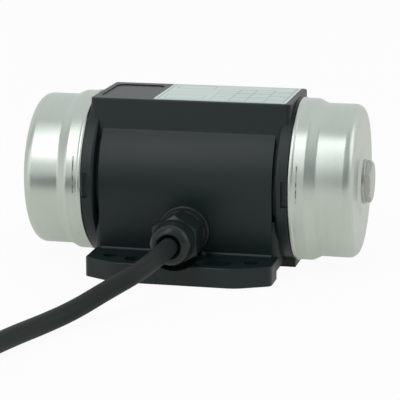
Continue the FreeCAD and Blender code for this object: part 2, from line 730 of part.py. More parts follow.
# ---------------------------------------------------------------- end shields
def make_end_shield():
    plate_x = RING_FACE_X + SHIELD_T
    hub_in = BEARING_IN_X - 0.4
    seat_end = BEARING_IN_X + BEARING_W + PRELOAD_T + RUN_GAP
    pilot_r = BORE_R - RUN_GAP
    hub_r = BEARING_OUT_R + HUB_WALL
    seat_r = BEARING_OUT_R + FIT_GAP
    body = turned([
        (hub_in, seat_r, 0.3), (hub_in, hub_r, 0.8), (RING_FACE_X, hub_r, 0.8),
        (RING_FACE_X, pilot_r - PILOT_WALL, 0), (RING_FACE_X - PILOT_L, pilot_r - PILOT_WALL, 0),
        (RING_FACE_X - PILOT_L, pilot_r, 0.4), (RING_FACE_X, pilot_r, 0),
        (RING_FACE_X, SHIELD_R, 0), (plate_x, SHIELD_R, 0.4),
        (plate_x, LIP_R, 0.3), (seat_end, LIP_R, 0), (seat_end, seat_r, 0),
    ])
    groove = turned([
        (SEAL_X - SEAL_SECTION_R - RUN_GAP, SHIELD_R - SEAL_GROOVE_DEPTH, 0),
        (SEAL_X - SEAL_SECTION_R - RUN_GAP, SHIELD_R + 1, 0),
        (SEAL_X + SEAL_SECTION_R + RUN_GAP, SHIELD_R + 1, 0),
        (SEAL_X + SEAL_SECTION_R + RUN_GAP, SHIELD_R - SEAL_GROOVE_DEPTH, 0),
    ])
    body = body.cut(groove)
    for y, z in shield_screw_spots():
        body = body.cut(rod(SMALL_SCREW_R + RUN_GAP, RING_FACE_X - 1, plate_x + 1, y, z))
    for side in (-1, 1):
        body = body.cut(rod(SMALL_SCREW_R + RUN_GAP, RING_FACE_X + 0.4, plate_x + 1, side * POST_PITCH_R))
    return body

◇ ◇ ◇

**Task requirements:** Repeat every line of the data, exactly and in full.

**Written solution:**
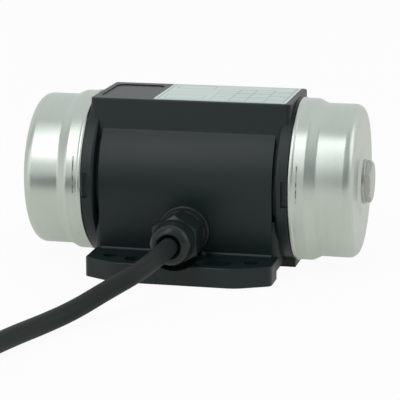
Continue the FreeCAD and Blender code for this object: part 2, from line 730 of part.py. More parts follow.
# ---------------------------------------------------------------- end shields
def make_end_shield():
    plate_x = RING_FACE_X + SHIELD_T
    hub_in = BEARING_IN_X - 0.4
    seat_end = BEARING_IN_X + BEARING_W + PRELOAD_T + RUN_GAP
    pilot_r = BORE_R - RUN_GAP
    hub_r = BEARING_OUT_R + HUB_WALL
    seat_r = BEARING_OUT_R + FIT_GAP
    body = turned([
        (hub_in, seat_r, 0.3), (hub_in, hub_r, 0.8), (RING_FACE_X, hub_r, 0.8),
        (RING_FACE_X, pilot_r - PILOT_WALL, 0), (RING_FACE_X - PILOT_L, pilot_r - PILOT_WALL, 0),
        (RING_FACE_X - PILOT_L, pilot_r, 0.4), (RING_FACE_X, pilot_r, 0),
        (RING_FACE_X, SHIELD_R, 0), (plate_x, SHIELD_R, 0.4),
        (plate_x, LIP_R, 0.3), (seat_end, LIP_R, 0), (seat_end, seat_r, 0),
    ])
    groove = turned([
        (SEAL_X - SEAL_SECTION_R - RUN_GAP, SHIELD_R - SEAL_GROOVE_DEPTH, 0),
        (SEAL_X - SEAL_SECTION_R - RUN_GAP, SHIELD_R + 1, 0),
        (SEAL_X + SEAL_SECTION_R + RUN_GAP, SHIELD_R + 1, 0),
        (SEAL_X + SEAL_SECTION_R + RUN_GAP, SHIELD_R - SEAL_GROOVE_DEPTH, 0),
    ])
    body = body.cut(groove)
    for y, z in shield_screw_spots():
        body = body.cut(rod(SMALL_SCREW_R + RUN_GAP, RING_FACE_X - 1, plate_x + 1, y, z))
    for side in (-1, 1):
        body = body.cut(rod(SMALL_SCREW_R + RUN_GAP, RING_FACE_X + 0.4, plate_x + 1, side * POST_PITCH_R))
    return body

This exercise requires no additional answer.